Anti-Takeover effects of Delaware law and the Company’s Certificate of Incorporation and Bylaws
Some provisions of Delaware law, our Certificate of Incorporation and Bylaws contain provisions that could make the following transactions more difficult: an acquisition of the Company by means of a tender offer; an acquisition of the Company by means of a proxy contest or otherwise; or the removal of the Company’s incumbent officers and directors. It is possible that these provisions could make it more difficult to accomplish or could deter transactions that stockholders may otherwise consider to be in their best interest or in the Company’s best interests, including transactions which provide for payment of a premium over the market price for the Company’s shares.

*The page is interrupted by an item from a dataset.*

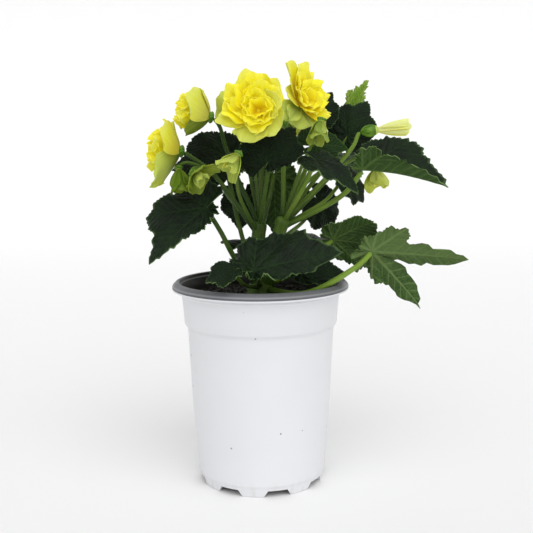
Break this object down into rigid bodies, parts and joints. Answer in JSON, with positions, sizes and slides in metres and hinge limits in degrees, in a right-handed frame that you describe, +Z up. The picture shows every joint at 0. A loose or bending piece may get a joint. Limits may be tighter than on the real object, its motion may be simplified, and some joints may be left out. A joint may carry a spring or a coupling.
{
  "type": "potted begonia",
  "caption": "Tuberous begonia with double yellow flowers, buds and dark toothed leaves, growing in a tall white nursery pot.",
  "frame": {"origin": "under the middle of the whole object's bounding box, on the surface that the pot's feet stand on; the pot's axis is to the left of it and in front of it, because the plant leans to the right and back", "axes": "+Z up; -Y towards the usual front view; +X to the right of that view"},
  "size_m": [0.2534, 0.1758, 0.3302],
  "materials": {
    "pot": "satin white outside, dull grey on the inside and rim",
    "soil": "moist dark peat",
    "stem": "fleshy, slightly hairy",
    "leaf": "dull, dark green",
    "young_leaf": "dull, light green",
    "petal": "matt, soft yellow",
    "bud": "matt, pale yellow-green"
  },
  "bodies": {
    "root": {"pot": "pot", "soil": "soil", "stems": "stem", "leaf_left_low": "leaf", "leaf_left_up": "leaf", "leaf_left_back": "leaf", "leaf_centre_up": "leaf", "leaf_centre_right": "leaf", "leaf_right_mid": "leaf", "leaf_right_up": "leaf", "leaf_young": "young_leaf", "leaf_behind_bloom": "leaf", "leaf_right_big": "leaf", "leaf_right_low": "leaf", "leaf_right_low_back": "leaf", "leaf_front": "leaf", "leaf_front_small": "leaf", "leaf_inside_right": "leaf", "leaf_right_inner": "leaf", "leaf_right_under": "leaf", "leaf_back_left": "leaf", "leaf_back_centre": "leaf", "leaf_back_right": "leaf", "leaf_back_low": "leaf", "leaf_back_low_right": "leaf", "bloom_front": "petal", "bloom_right": "petal", "bloom_left": "petal", "bloom_left_up": "petal", "bloom_back_left": "petal", "bloom_back": "petal", "bloom_back_low": "petal", "bud_left_low": "bud", "bud_left_under": "bud", "bud_front": "bud", "bud_under_bloom": "bud", "bud_right": "bud", "bud_right_low": "bud"}
  },
  "joints": []
}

These provisions, summarized below, are intended to discourage coercive takeover practices and inadequate takeover bids. These provisions are also designed to encourage persons seeking to acquire control of the Company to first negotiate with the Board. We believe that the benefits of the increased protection of our potential ability to negotiate with the proponent of an unfriendly or unsolicited proposal to acquire or restructure the Company outweigh the disadvantages of discouraging these proposals because negotiation of these proposals could result in an improvement of their terms.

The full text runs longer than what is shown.